Maduro, bajo directrices cubanas, ha sembrado una mentalidad de guerra para
justificar sus atropellos. De ahí la afinidad de militares inescrupulosos con
el régimen, pero, sobre todo, por su complicidad en el saqueo de la nación. La
formación militar, basada en la obediencia sin discusión, mandos autoritarios y
el uso de la violencia (la muerte) como instrumento de acción, o la amenaza de
ella, es fácil presa de embelesos fascistas.
El
problema fundamental es cómo derrotar la maldad cuando ésta se convierte en
sistema. Los testimonios recogen que Hitler, refugiado en su bunker ante el
asedio de tropas soviéticas a las afueras de Berlín, echaba pestes al pueblo
alemán porque no había estado “a la altura” de sus designios. Lejos de explorar
posibilidades de rendición negociada, manda a reclutar adolescentes y a fusilar
en el acto a quién intentase desertar.
Es
menester aislar la manzana podrida de la maldad, derrotando los incentivos
perversos que le dan beligerancia.

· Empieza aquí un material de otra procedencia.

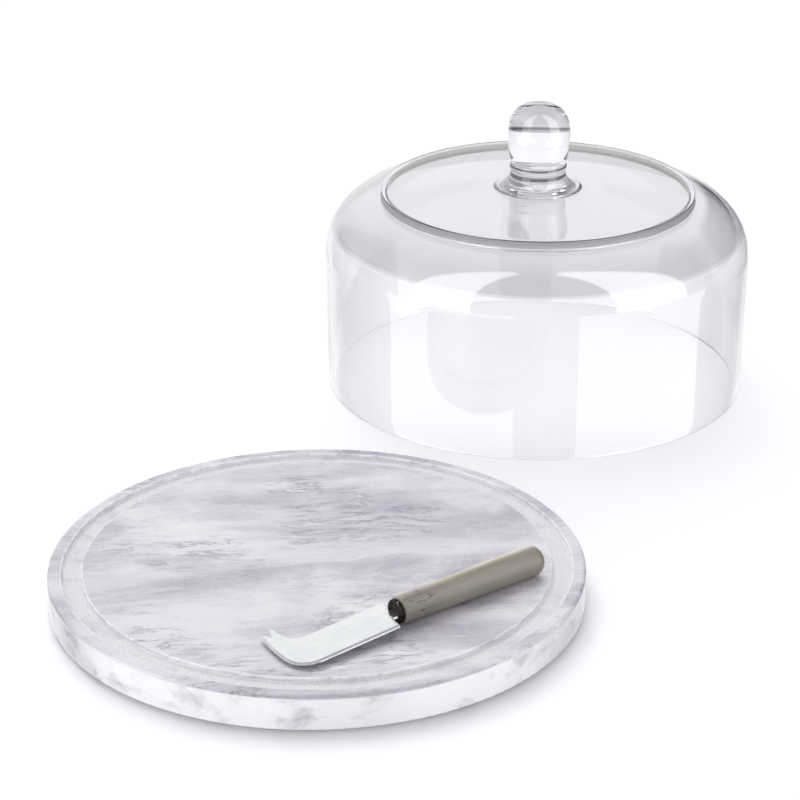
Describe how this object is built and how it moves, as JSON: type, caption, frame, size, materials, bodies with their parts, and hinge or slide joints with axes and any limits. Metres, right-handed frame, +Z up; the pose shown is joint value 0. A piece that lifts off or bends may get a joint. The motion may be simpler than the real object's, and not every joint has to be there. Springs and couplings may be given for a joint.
{
  "type": "cheese dome set",
  "caption": "Round marble serving board with a ring groove, a clear glass dome with a ball knob that seats in the groove, and a pronged cheese knife.",
  "frame": {"origin": "centre of the ring groove's floor, on the board's axis, where the dome's rim seats", "axes": "+Z up, out of the board's serving face; +Y from the board towards the back, where the dome stands; +X to the right"},
  "size_m": [0.4258, 0.6065, 0.191],
  "materials": {
    "marble": "polished white marble with grey violet veins, sandy in the groove",
    "rubber": "matt",
    "adhesive": "matt acrylic foam",
    "glass": "clear",
    "knob_glass": "clear, solid",
    "steel": "polished stainless steel",
    "ferrule_metal": "dark polished metal",
    "handle_stone": "smooth warm grey marble with streaks",
    "resin": "cast, hidden"
  },
  "bodies": {
    "board": {"marble_board": "marble", "rubber_foot_front_right": "rubber", "rubber_foot_back_right": "rubber", "rubber_foot_back_left": "rubber", "rubber_foot_front_left": "rubber", "adhesive_disc_front_right": "adhesive", "adhesive_disc_back_right": "adhesive", "adhesive_disc_back_left": "adhesive", "adhesive_disc_front_left": "adhesive"},
    "dome": {"glass_shell": "glass", "glass_knob": "knob_glass"},
    "knife": {"knife_blade": "steel", "knife_ferrule": "ferrule_metal", "knife_handle": "handle_stone", "tang_resin": "resin"}
  },
  "joints": [
    {"name": "dome_lift", "type": "slide", "parent": "board", "child": "dome", "axis": [-0.3421, -0.7949, 0.5012], "range_m": [0, 0.3991]},
    {"name": "knife_lift", "type": "slide", "parent": "board", "child": "knife", "axis": [0, 0, 1], "range_m": [0, 0.06]}
  ]
}
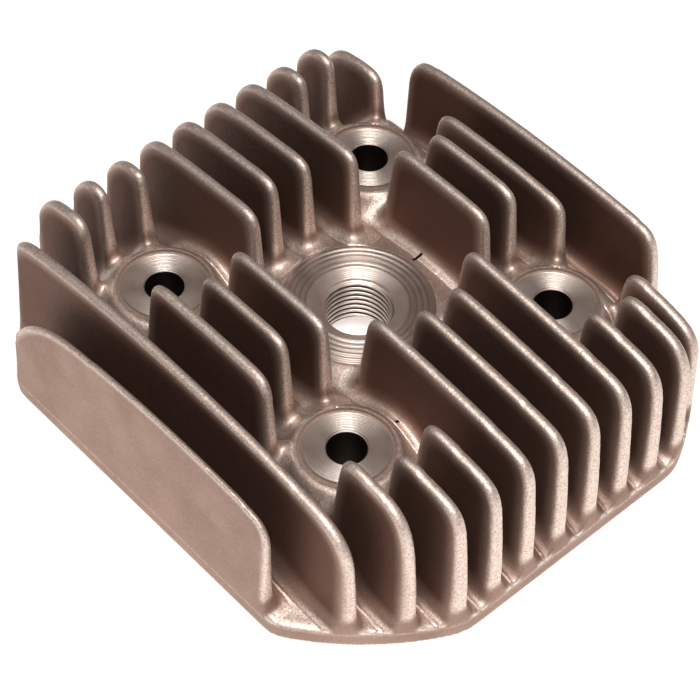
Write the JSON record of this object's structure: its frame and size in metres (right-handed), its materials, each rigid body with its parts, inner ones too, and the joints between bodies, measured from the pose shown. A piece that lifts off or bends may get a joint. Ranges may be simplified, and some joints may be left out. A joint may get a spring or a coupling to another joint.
{
  "type": "cylinder head",
  "caption": "Air-cooled engine cylinder head with parallel cooling fins, sunk stud seats and a central threaded spark plug hole.",
  "frame": {"origin": "middle of the deck's footprint, on the gasket face; the cylinder axis passes through x = -4.4 mm, y = +2.4 mm", "axes": "+Z away from the cylinder, towards the fin crests; +X along the fins, towards the deck's longer side; +Y across the fins, towards the back"},
  "size_m": [0.1072, 0.1004, 0.0369],
  "materials": {
    "cast_aluminium": "as-cast, fine sand texture, satin",
    "machined_aluminium": "turned or spot-faced, bright, with fine concentric tool marks"
  },
  "bodies": {
    "root": {"crown": "cast_aluminium", "deck_plate": "cast_aluminium", "fin_01": "cast_aluminium", "fin_02": "cast_aluminium", "fin_03_left": "cast_aluminium", "fin_03_middle": "cast_aluminium", "fin_03_right": "cast_aluminium", "fin_04_left": "cast_aluminium", "fin_04_middle": "cast_aluminium", "fin_04_right": "cast_aluminium", "fin_05_left": "cast_aluminium", "fin_05_middle": "cast_aluminium", "fin_05_right": "cast_aluminium", "fin_06_left": "cast_aluminium", "fin_06_right": "cast_aluminium", "fin_07_left": "cast_aluminium", "fin_07_right": "cast_aluminium", "fin_08_left": "cast_aluminium", "fin_08_right": "cast_aluminium", "fin_09_left": "cast_aluminium", "fin_09_right": "cast_aluminium", "fin_10_left": "cast_aluminium", "fin_10_middle": "cast_aluminium", "fin_10_right": "cast_aluminium", "fin_11_left": "cast_aluminium", "fin_11_middle": "cast_aluminium", "fin_11_right": "cast_aluminium", "fin_12_left": "cast_aluminium", "fin_12_middle": "cast_aluminium", "fin_12_right": "cast_aluminium", "fin_13": "cast_aluminium", "plug_seat": "machined_aluminium", "stud_boss_back_left": "machined_aluminium", "stud_boss_back_right": "machined_aluminium", "stud_boss_front_left": "machined_aluminium", "stud_boss_front_right": "machined_aluminium"}
  },
  "joints": []
}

La defensa de los derechos humanos y
políticos que el régimen neofascista ha conculcado, y su conexión con las
aspiraciones de los venezolanos por una vida mejor debe ser siempre el norte.
[1] En
la medida en que acciones de guerra son vistas como respuesta a las injusticias
del bando contrario –todo depende del lado desde donde se mire–, entrarían
también bajo esta consideración.
[2] De
ahí la famosa “banalidad del mal” con que Hannah Arendt acuñó la amoralidad con
que Adolf Eichmann envió centenares de miles de judíos a su exterminio.